The ongoing challenge for the field is how to perform clinical testing of devices in a systematic manner. With deep brain stimulation, for example, empirical testing in each individual patient is required following device implantation. Because mechanism of action remains murky, there isn’t always sufficient impetus or time for clinicians to test parameter space to find out what works best. Most surgeons are seeking to resolve the patient’s symptoms as quickly as possible, not to systematically explore all possibilities for optimal device settings.

Unlike drug testing, clinical trials of devices often don’t measure outcome against ‘target engagement’—in many cases, identifying the exact anatomical site to be targeted and decoding the neural circuitry at those targets remain works in progress. On top of this, individual differences in neural excitability and plasticity—due to genetic polymorphisms and other patient-level factors—mean every case is different. The lack of mechanistic understanding means that negative results remain uninformative and aspects critical to study replication are frequently missed. Often, there is often no consensus in the field as to what constitutes a biologically inactive sham. Many trials also remain underpowered, being pilot projects with just a few patients, and fail to even attempt to correlate stimulus dose with therapeutic response.

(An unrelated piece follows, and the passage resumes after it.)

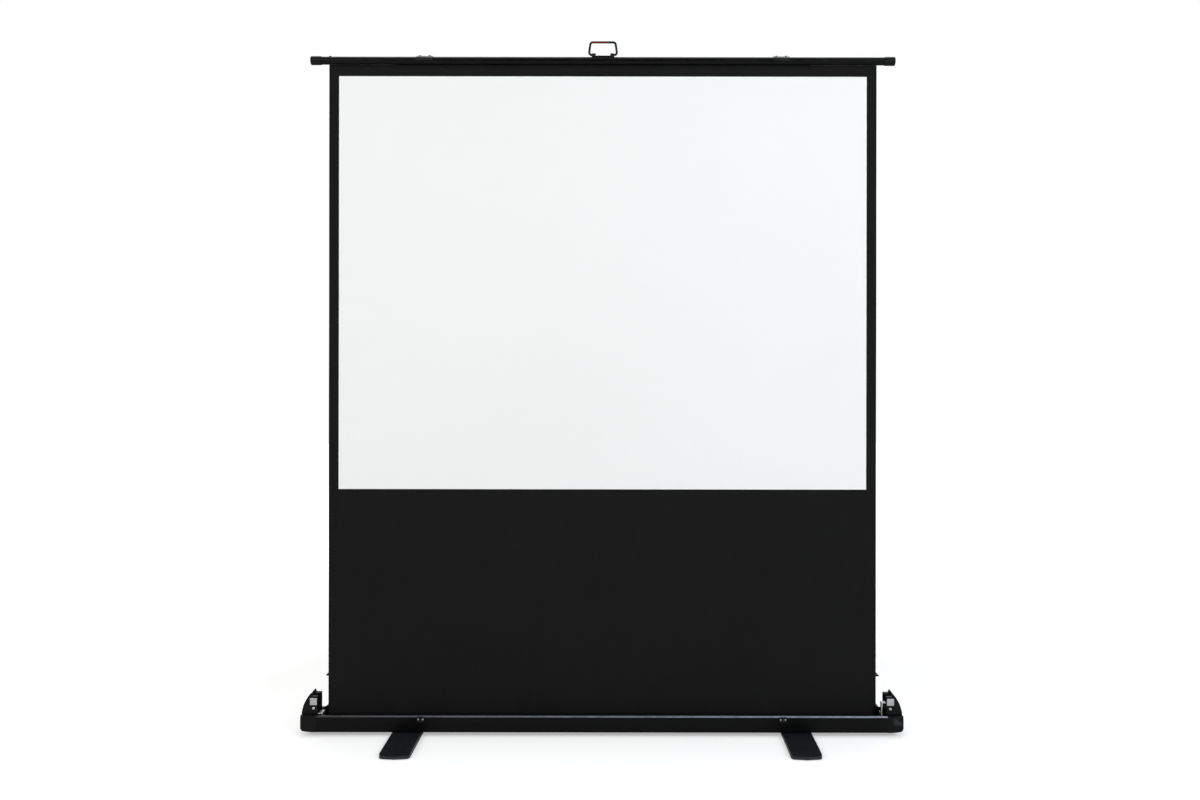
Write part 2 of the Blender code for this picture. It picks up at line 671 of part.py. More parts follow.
def channel_mesh(length, centre_x):
    """The rail section of both tracks: a C open to the back, about its pivot line."""
    high = TRACK_HEIGHT / 2
    inner = high - TRACK_WALL
    mouth = inner - TRACK_LIP
    outline = [(0, -high), (TRACK_DEPTH, -high), (TRACK_DEPTH, -mouth), (TRACK_DEPTH - TRACK_WALL, -mouth),
               (TRACK_DEPTH - TRACK_WALL, -inner), (TRACK_WALL, -inner), (TRACK_WALL, inner),
               (TRACK_DEPTH - TRACK_WALL, inner), (TRACK_DEPTH - TRACK_WALL, mouth), (TRACK_DEPTH, mouth),
               (TRACK_DEPTH, high), (0, high)]
    return plate_mesh(outline, length, "YZ", centre=(centre_x, 0, 0))


def block_on_pin(name, finish, place, layer_back, body):
    """A block that runs inside a track, with the boss and pin that carry an arm."""
    depth = TRACK_DEPTH - 2 * TRACK_WALL - 2 * SLIDE
    height = TRACK_HEIGHT - 2 * TRACK_WALL - 2 * SLIDE
    middle = TRACK_FRONT + TRACK_WALL + SLIDE + depth / 2
    made = put(name, block_mesh((BLOCK_LENGTH, depth, height)), finish, (place[0], middle, place[1]), body)
    shoulder = layer_back - ARM_THICKNESS - SEAT - middle
    grip = layer_back + SEAT - middle
    end = grip + RIVET_REAR_RISE
    profile = [(0, end), (RIVET_HEAD, end), (RIVET_HEAD, grip), (RIVET_RADIUS, grip),
               (RIVET_RADIUS, shoulder), (BLOCK_BOSS, shoulder), (BLOCK_BOSS, 0), (0, 0)]
    return boolean(made, turned_mesh(profile, "Y"), "UNION")


def build_scissor():
    """Three crossed stages of arms with their shoulder rivets, blocks and tracks."""
    reach = ARM_PITCH / 2
    radius = ARM_WIDTH / 2
    outline = arc_points((reach, 0), radius, -90, 90, 8) + arc_points((-reach, 0), radius, 90, 270, 8)
    hole = RIVET_RADIUS + RUNNING
    holes = [ring_points(hole, (x, 0)) for x in (-reach, 0, reach)]
    head_front = ARM_A_FRONT - SEAT
    head_back = ARM_B_BACK + SEAT
    middle = (head_front + head_back) / 2
    rear = head_back - middle
    front = head_front - middle
    collar_back = ARM_B_FRONT - SEAT - middle
    collar_front = ARM_A_BACK + SEAT - middle
    rivet = [(0, rear + RIVET_REAR_RISE), (RIVET_HEAD * 0.7, rear + RIVET_REAR_RISE),
             (RIVET_HEAD, rear + RIVET_REAR_RISE * 0.4), (RIVET_HEAD, rear), (RIVET_RADIUS, rear),
             (RIVET_RADIUS, collar_back), (RIVET_COLLAR, collar_back), (RIVET_COLLAR, collar_front),
             (RIVET_RADIUS, collar_front), (RIVET_RADIUS, front), (RIVET_HEAD, front),
             (RIVET_HEAD, front - RIVET_FRONT_RISE), (0, front - RIVET_FRONT_RISE)]

    def level(stage):
        return LOWER_PIVOT_Z + STAGE_RISE * stage

    def add_rivet(name, body, x, z):
        put(name, turned_mesh(rivet, "Y"), ZINC_STEEL, (x, middle, z), body)

    parent = None
    for stage in range(1, STAGES + 1):
        low = level(stage - 1)
        high = level(stage)
        centre_z = (low + high) / 2
        arm_a = "arm_a%d" % stage
        arm_b = "arm_b%d" % stage
        pivot(arm_a, (PIVOT_X, ARM_A_Y, low), parent)
        put(arm_a, plate_mesh(outline, ARM_THICKNESS, "XZ", holes), BLACK_STEEL,
            (0, ARM_A_Y, centre_z), arm_a, (0, -ARM_ANGLE, 0))
        pivot(arm_b, (0, ARM_B_Y, centre_z), arm_a)
        put(arm_b, plate_mesh(outline, ARM_THICKNESS, "XZ", holes), BLACK_STEEL,
            (0, ARM_B_Y, centre_z), arm_b, (0, ARM_ANGLE, 0))
        add_rivet("rivet_middle_%d" % stage, arm_a, 0, centre_z)
        if stage < STAGES:
            add_rivet("rivet_right_%d" % stage, arm_a, SLIDER_X, high)
            add_rivet("rivet_left_%d" % stage, arm_b, PIVOT_X, high)
        parent = arm_b
    pivot("base_slider", (SLIDER_X, ARM_B_Y, LOWER_PIVOT_Z), "arm_b1")
    pivot("bar_slider", (SLIDER_X, ARM_A_Y, UPPER_PIVOT_Z), "arm_a3")
    pivot("bar", (PIVOT_X, ARM_B_Y, UPPER_PIVOT_Z), "arm_b3")
    length = TRACK_RIGHT - TRACK_LEFT
    centre_x = (TRACK_LEFT + TRACK_RIGHT) / 2
    put("base_track", channel_mesh(length, centre_x), ALUMINIUM, (0, TRACK_FRONT, LOWER_PIVOT_Z))
    put("bar_rail", channel_mesh(2 * TRACK_RIGHT, 0), BLACK_PAINT, (0, TRACK_FRONT, UPPER_PIVOT_Z), "bar")
    block_on_pin("lower_pivot_block", BLACK_PLASTIC, (PIVOT_X, LOWER_PIVOT_Z), ARM_A_BACK, None)
    block_on_pin("base_slider", WHITE_NYLON, (SLIDER_X, LOWER_PIVOT_Z), ARM_B_BACK, "base_slider")
    block_on_pin("upper_pivot_block", BLACK_PLASTIC, (PIVOT_X, UPPER_PIVOT_Z), ARM_B_BACK, "bar")
    block_on_pin("bar_slider", WHITE_NYLON, (SLIDER_X, UPPER_PIVOT_Z), ARM_A_BACK, "bar_slider")


def add_screw(made, across, top, wall):
    """Joins a screw, headed on top, to the wall that it goes through."""
    screw = head_mesh(BAR_SCREW_HEAD, BAR_SCREW_RISE, "up", wall / 2)
    screw.transform(Matrix.Translation((across, 0, top)))
    return boolean(made, screw, "UNION")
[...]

All of these factors make systematic progress in this field daunting. It is especially difficult when the universe of specialized clinical teams engaged in neuromodulatory device development remains relatively small. This leads to siloing of research advances within particular clinical centers and makes it difficult for scientists to compare and reproduce each other’s data sequestered within institutions. Post-trial follow up is also complicated if patients with implants move across healthcare systems.

One way to address this problem would be to fund open data repositories that collect subject-derived data from over the life cycle of a device, in a unique device identification system that can be linked to electronic health records. This could work for both implanted devices and wearables. Repositories might be created around specific indications—there are already examples, such as the National Sleep Research Resource or Temple University Hospital EEG dataset—or they might be national or even internationally accessible repositories (like Neurodata Without Borders), with standardized data formats, metadata, detailed protocols and parameters.

The BRAIN Initiative’s commitment to translational research has so far been underwhelming. In addition to basic and clinical studies, BRAIN and other funders need to devote more resources to the translational studies bridging the gap between bench and bedside. Ultimately, we don’t have to understand the entire brain to make clinical applications of neuromodulation more successful. We just need sufficient human data to better understand the effects of brain stimulation.